_Goal:_ Give the listing below again in full, exactly as written.

● ● ● ● ●

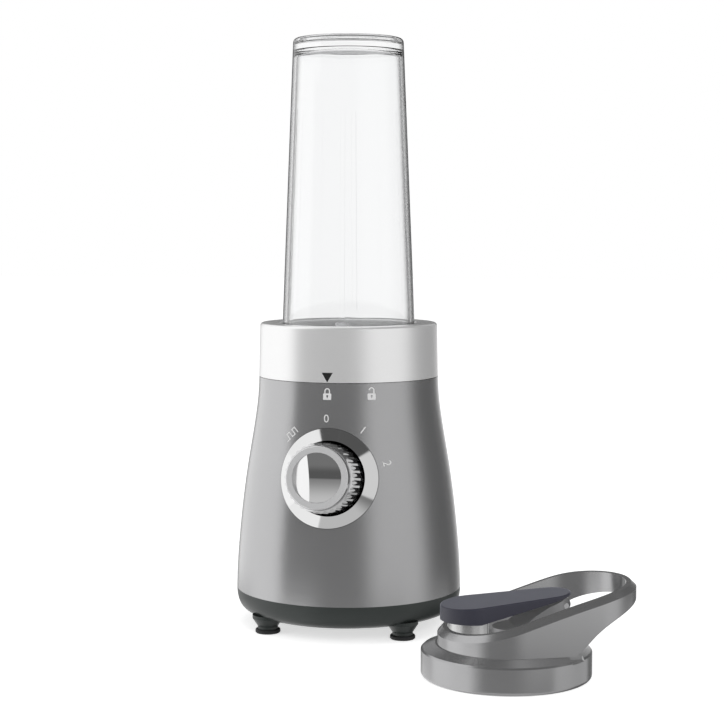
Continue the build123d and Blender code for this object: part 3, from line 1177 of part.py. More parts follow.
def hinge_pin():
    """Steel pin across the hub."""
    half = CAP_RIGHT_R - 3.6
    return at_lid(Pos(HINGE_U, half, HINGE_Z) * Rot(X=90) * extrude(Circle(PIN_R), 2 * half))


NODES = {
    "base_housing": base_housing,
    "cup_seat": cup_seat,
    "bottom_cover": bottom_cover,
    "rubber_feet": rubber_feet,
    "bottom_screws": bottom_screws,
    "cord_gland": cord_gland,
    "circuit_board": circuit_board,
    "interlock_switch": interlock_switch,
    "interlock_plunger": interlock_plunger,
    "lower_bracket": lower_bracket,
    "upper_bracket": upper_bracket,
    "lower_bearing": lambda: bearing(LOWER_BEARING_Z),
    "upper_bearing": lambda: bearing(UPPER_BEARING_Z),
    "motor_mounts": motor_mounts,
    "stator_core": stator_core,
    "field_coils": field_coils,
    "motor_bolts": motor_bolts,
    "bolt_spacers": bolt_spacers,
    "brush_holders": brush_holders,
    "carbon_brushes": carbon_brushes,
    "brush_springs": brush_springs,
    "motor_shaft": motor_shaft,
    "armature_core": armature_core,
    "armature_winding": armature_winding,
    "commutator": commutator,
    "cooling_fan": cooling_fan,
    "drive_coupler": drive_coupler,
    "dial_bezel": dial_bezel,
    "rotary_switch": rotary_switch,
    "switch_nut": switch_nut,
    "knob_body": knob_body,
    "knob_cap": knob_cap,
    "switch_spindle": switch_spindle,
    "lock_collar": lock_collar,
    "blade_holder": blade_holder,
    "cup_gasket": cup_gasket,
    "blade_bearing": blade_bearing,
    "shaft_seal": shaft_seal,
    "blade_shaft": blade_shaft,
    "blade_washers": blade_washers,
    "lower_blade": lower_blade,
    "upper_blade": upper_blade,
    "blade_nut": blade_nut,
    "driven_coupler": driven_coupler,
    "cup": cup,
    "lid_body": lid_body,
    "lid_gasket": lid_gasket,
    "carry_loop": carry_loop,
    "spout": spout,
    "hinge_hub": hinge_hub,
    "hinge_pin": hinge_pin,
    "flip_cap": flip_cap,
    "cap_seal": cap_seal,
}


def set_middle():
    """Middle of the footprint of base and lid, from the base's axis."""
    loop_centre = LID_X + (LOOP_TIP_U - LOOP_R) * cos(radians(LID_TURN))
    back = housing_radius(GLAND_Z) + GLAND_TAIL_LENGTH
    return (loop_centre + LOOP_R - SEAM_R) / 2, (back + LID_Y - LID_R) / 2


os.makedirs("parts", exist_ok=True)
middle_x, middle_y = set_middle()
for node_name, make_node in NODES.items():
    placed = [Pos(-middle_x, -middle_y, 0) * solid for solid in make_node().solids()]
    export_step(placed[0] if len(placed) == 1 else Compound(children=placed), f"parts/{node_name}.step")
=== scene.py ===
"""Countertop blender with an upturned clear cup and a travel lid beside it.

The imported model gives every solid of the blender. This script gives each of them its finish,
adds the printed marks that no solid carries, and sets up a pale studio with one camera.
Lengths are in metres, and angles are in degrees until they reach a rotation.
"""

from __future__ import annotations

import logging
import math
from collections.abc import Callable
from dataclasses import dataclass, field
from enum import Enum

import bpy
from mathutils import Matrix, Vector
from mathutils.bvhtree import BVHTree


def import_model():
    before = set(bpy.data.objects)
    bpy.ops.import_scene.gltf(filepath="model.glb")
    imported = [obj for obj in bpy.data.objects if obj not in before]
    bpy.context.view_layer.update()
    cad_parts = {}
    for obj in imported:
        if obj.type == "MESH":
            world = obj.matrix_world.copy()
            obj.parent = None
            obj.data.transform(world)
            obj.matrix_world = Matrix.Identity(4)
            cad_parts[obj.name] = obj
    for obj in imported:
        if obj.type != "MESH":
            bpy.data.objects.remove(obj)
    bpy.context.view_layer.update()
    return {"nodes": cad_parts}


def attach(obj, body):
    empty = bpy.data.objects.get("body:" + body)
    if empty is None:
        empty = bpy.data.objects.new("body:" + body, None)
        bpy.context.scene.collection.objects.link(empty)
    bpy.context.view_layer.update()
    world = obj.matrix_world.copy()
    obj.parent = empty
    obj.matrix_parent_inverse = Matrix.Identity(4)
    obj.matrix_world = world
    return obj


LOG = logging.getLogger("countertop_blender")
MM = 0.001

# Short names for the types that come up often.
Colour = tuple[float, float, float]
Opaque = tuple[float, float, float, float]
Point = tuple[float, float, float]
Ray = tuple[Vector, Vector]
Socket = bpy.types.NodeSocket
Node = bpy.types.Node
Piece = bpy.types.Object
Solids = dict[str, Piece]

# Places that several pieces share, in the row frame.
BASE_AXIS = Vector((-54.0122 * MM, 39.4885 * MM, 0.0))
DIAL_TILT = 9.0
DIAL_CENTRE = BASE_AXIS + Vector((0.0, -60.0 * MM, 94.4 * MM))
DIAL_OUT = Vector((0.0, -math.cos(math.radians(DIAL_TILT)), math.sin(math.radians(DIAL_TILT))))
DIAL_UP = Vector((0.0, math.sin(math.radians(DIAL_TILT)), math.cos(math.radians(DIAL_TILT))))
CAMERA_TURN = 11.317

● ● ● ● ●

_Task output:_
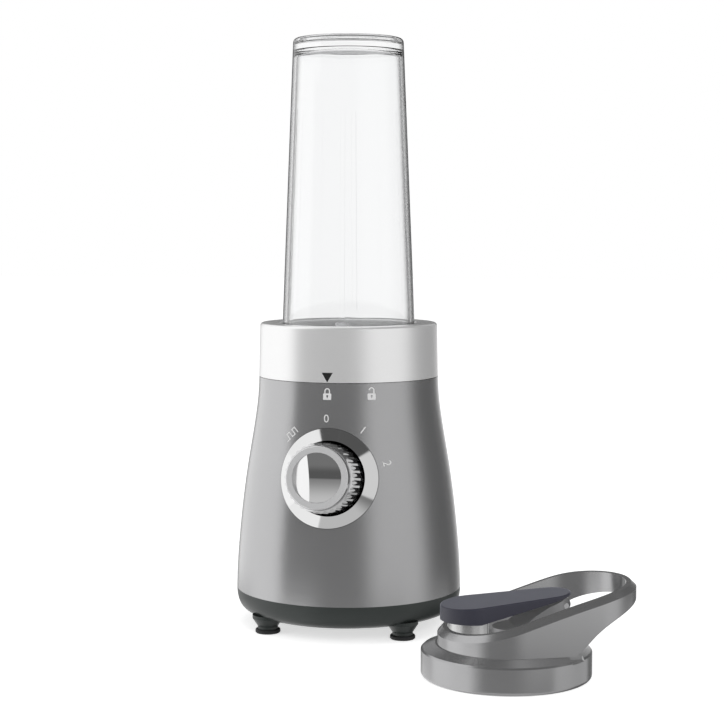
Continue the build123d and Blender code for this object: part 3, from line 1177 of part.py. More parts follow.
def hinge_pin():
    """Steel pin across the hub."""
    half = CAP_RIGHT_R - 3.6
    return at_lid(Pos(HINGE_U, half, HINGE_Z) * Rot(X=90) * extrude(Circle(PIN_R), 2 * half))


NODES = {
    "base_housing": base_housing,
    "cup_seat": cup_seat,
    "bottom_cover": bottom_cover,
    "rubber_feet": rubber_feet,
    "bottom_screws": bottom_screws,
    "cord_gland": cord_gland,
    "circuit_board": circuit_board,
    "interlock_switch": interlock_switch,
    "interlock_plunger": interlock_plunger,
    "lower_bracket": lower_bracket,
    "upper_bracket": upper_bracket,
    "lower_bearing": lambda: bearing(LOWER_BEARING_Z),
    "upper_bearing": lambda: bearing(UPPER_BEARING_Z),
    "motor_mounts": motor_mounts,
    "stator_core": stator_core,
    "field_coils": field_coils,
    "motor_bolts": motor_bolts,
    "bolt_spacers": bolt_spacers,
    "brush_holders": brush_holders,
    "carbon_brushes": carbon_brushes,
    "brush_springs": brush_springs,
    "motor_shaft": motor_shaft,
    "armature_core": armature_core,
    "armature_winding": armature_winding,
    "commutator": commutator,
    "cooling_fan": cooling_fan,
    "drive_coupler": drive_coupler,
    "dial_bezel": dial_bezel,
    "rotary_switch": rotary_switch,
    "switch_nut": switch_nut,
    "knob_body": knob_body,
    "knob_cap": knob_cap,
    "switch_spindle": switch_spindle,
    "lock_collar": lock_collar,
    "blade_holder": blade_holder,
    "cup_gasket": cup_gasket,
    "blade_bearing": blade_bearing,
    "shaft_seal": shaft_seal,
    "blade_shaft": blade_shaft,
    "blade_washers": blade_washers,
    "lower_blade": lower_blade,
    "upper_blade": upper_blade,
    "blade_nut": blade_nut,
    "driven_coupler": driven_coupler,
    "cup": cup,
    "lid_body": lid_body,
    "lid_gasket": lid_gasket,
    "carry_loop": carry_loop,
    "spout": spout,
    "hinge_hub": hinge_hub,
    "hinge_pin": hinge_pin,
    "flip_cap": flip_cap,
    "cap_seal": cap_seal,
}


def set_middle():
    """Middle of the footprint of base and lid, from the base's axis."""
    loop_centre = LID_X + (LOOP_TIP_U - LOOP_R) * cos(radians(LID_TURN))
    back = housing_radius(GLAND_Z) + GLAND_TAIL_LENGTH
    return (loop_centre + LOOP_R - SEAM_R) / 2, (back + LID_Y - LID_R) / 2


os.makedirs("parts", exist_ok=True)
middle_x, middle_y = set_middle()
for node_name, make_node in NODES.items():
    placed = [Pos(-middle_x, -middle_y, 0) * solid for solid in make_node().solids()]
    export_step(placed[0] if len(placed) == 1 else Compound(children=placed), f"parts/{node_name}.step")
=== scene.py ===
"""Countertop blender with an upturned clear cup and a travel lid beside it.

The imported model gives every solid of the blender. This script gives each of them its finish,
adds the printed marks that no solid carries, and sets up a pale studio with one camera.
Lengths are in metres, and angles are in degrees until they reach a rotation.
"""

from __future__ import annotations

import logging
import math
from collections.abc import Callable
from dataclasses import dataclass, field
from enum import Enum

import bpy
from mathutils import Matrix, Vector
from mathutils.bvhtree import BVHTree


def import_model():
    before = set(bpy.data.objects)
    bpy.ops.import_scene.gltf(filepath="model.glb")
    imported = [obj for obj in bpy.data.objects if obj not in before]
    bpy.context.view_layer.update()
    cad_parts = {}
    for obj in imported:
        if obj.type == "MESH":
            world = obj.matrix_world.copy()
            obj.parent = None
            obj.data.transform(world)
            obj.matrix_world = Matrix.Identity(4)
            cad_parts[obj.name] = obj
    for obj in imported:
        if obj.type != "MESH":
            bpy.data.objects.remove(obj)
    bpy.context.view_layer.update()
    return {"nodes": cad_parts}


def attach(obj, body):
    empty = bpy.data.objects.get("body:" + body)
    if empty is None:
        empty = bpy.data.objects.new("body:" + body, None)
        bpy.context.scene.collection.objects.link(empty)
    bpy.context.view_layer.update()
    world = obj.matrix_world.copy()
    obj.parent = empty
    obj.matrix_parent_inverse = Matrix.Identity(4)
    obj.matrix_world = world
    return obj


LOG = logging.getLogger("countertop_blender")
MM = 0.001

# Short names for the types that come up often.
Colour = tuple[float, float, float]
Opaque = tuple[float, float, float, float]
Point = tuple[float, float, float]
Ray = tuple[Vector, Vector]
Socket = bpy.types.NodeSocket
Node = bpy.types.Node
Piece = bpy.types.Object
Solids = dict[str, Piece]

# Places that several pieces share, in the row frame.
BASE_AXIS = Vector((-54.0122 * MM, 39.4885 * MM, 0.0))
DIAL_TILT = 9.0
DIAL_CENTRE = BASE_AXIS + Vector((0.0, -60.0 * MM, 94.4 * MM))
DIAL_OUT = Vector((0.0, -math.cos(math.radians(DIAL_TILT)), math.sin(math.radians(DIAL_TILT))))
DIAL_UP = Vector((0.0, math.sin(math.radians(DIAL_TILT)), math.cos(math.radians(DIAL_TILT))))
CAMERA_TURN = 11.317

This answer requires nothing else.